Brief
Please quote the material exactly, every line of it.
>> BEGIN
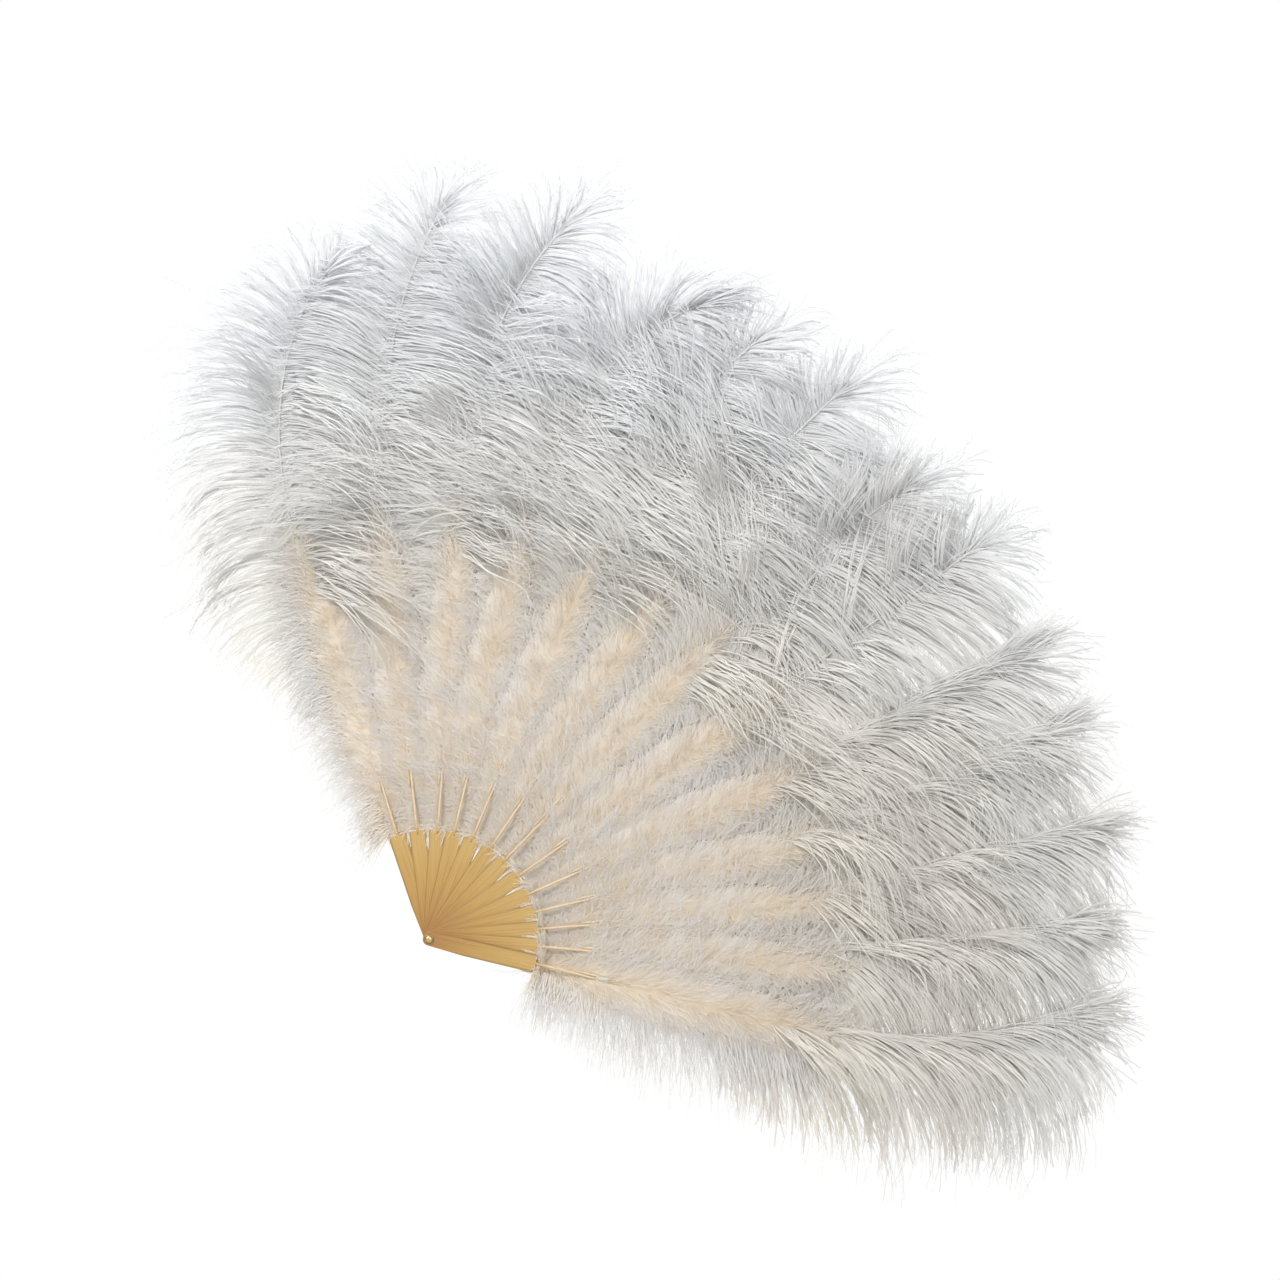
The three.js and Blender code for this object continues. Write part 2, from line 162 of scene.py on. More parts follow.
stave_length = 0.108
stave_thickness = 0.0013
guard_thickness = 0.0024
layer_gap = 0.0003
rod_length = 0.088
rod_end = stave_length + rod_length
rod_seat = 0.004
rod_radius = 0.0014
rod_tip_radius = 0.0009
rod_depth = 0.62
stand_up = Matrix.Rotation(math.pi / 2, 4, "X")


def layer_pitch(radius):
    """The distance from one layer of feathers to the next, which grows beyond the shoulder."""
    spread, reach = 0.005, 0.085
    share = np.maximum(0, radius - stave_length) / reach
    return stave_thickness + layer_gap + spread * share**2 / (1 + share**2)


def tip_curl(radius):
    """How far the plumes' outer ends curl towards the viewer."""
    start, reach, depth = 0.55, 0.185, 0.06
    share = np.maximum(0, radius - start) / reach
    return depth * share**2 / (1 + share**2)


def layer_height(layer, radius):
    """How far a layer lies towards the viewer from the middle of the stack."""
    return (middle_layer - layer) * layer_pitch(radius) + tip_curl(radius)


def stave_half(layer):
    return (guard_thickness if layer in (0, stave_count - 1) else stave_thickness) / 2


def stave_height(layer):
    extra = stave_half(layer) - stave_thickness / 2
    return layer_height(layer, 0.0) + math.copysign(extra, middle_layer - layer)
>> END
Solution for this task
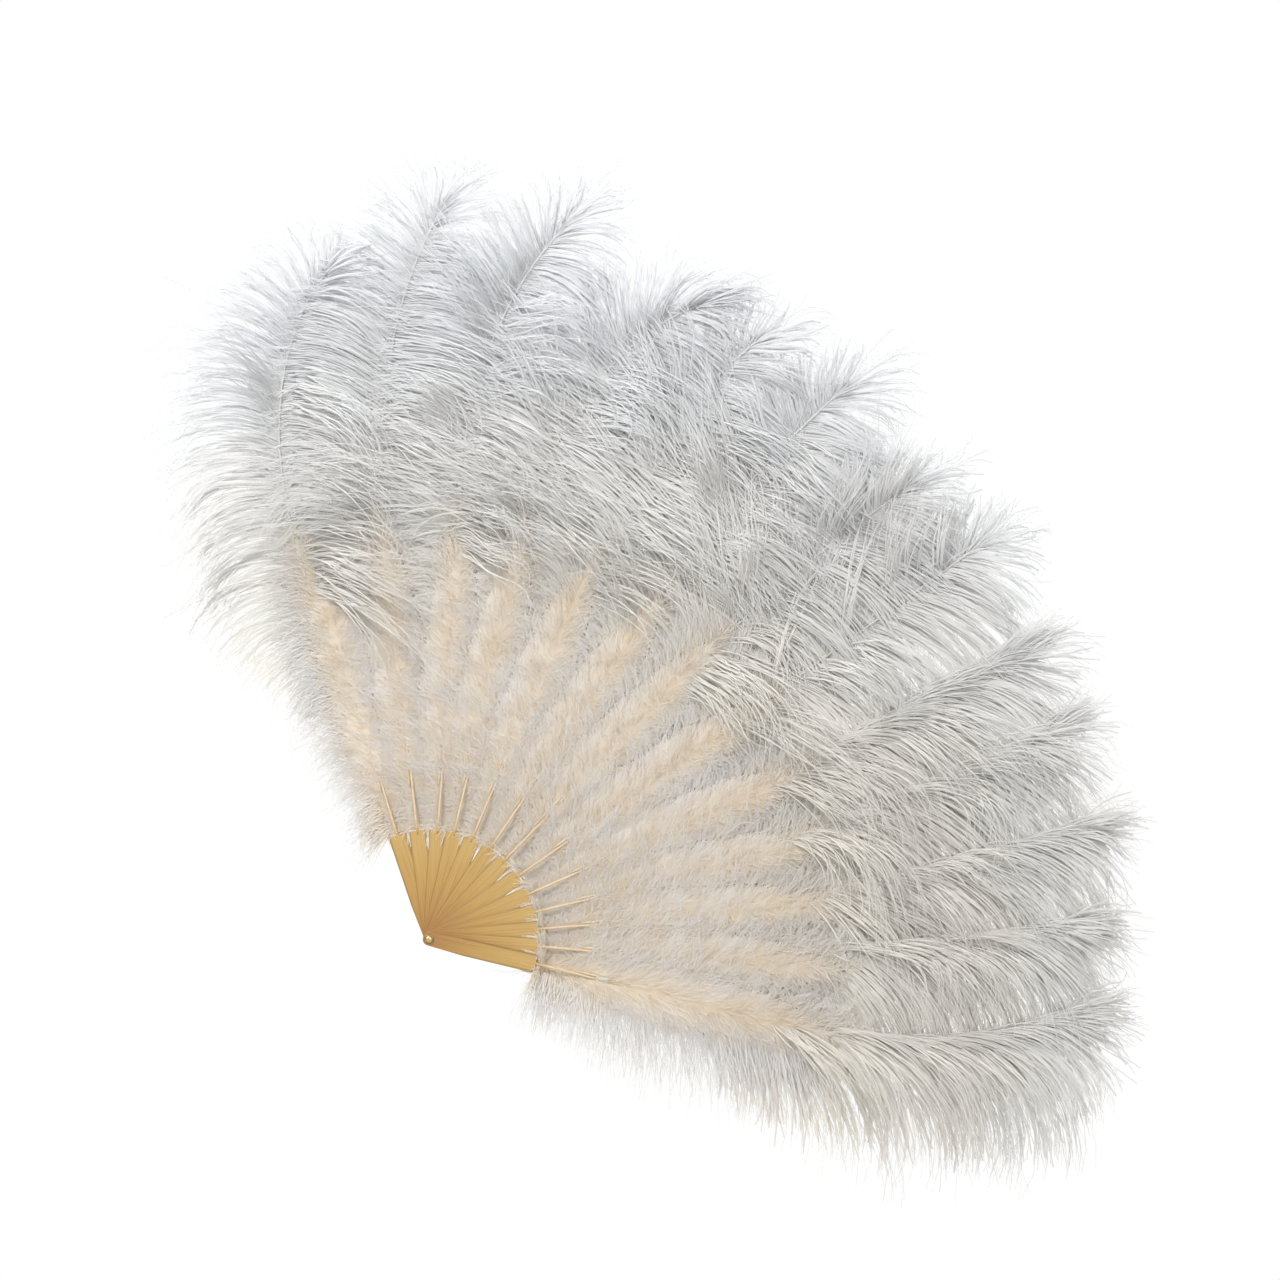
The three.js and Blender code for this object continues. Write part 2, from line 162 of scene.py on. More parts follow.
stave_length = 0.108
stave_thickness = 0.0013
guard_thickness = 0.0024
layer_gap = 0.0003
rod_length = 0.088
rod_end = stave_length + rod_length
rod_seat = 0.004
rod_radius = 0.0014
rod_tip_radius = 0.0009
rod_depth = 0.62
stand_up = Matrix.Rotation(math.pi / 2, 4, "X")


def layer_pitch(radius):
    """The distance from one layer of feathers to the next, which grows beyond the shoulder."""
    spread, reach = 0.005, 0.085
    share = np.maximum(0, radius - stave_length) / reach
    return stave_thickness + layer_gap + spread * share**2 / (1 + share**2)


def tip_curl(radius):
    """How far the plumes' outer ends curl towards the viewer."""
    start, reach, depth = 0.55, 0.185, 0.06
    share = np.maximum(0, radius - start) / reach
    return depth * share**2 / (1 + share**2)


def layer_height(layer, radius):
    """How far a layer lies towards the viewer from the middle of the stack."""
    return (middle_layer - layer) * layer_pitch(radius) + tip_curl(radius)


def stave_half(layer):
    return (guard_thickness if layer in (0, stave_count - 1) else stave_thickness) / 2


def stave_height(layer):
    extra = stave_half(layer) - stave_thickness / 2
    return layer_height(layer, 0.0) + math.copysign(extra, middle_layer - layer)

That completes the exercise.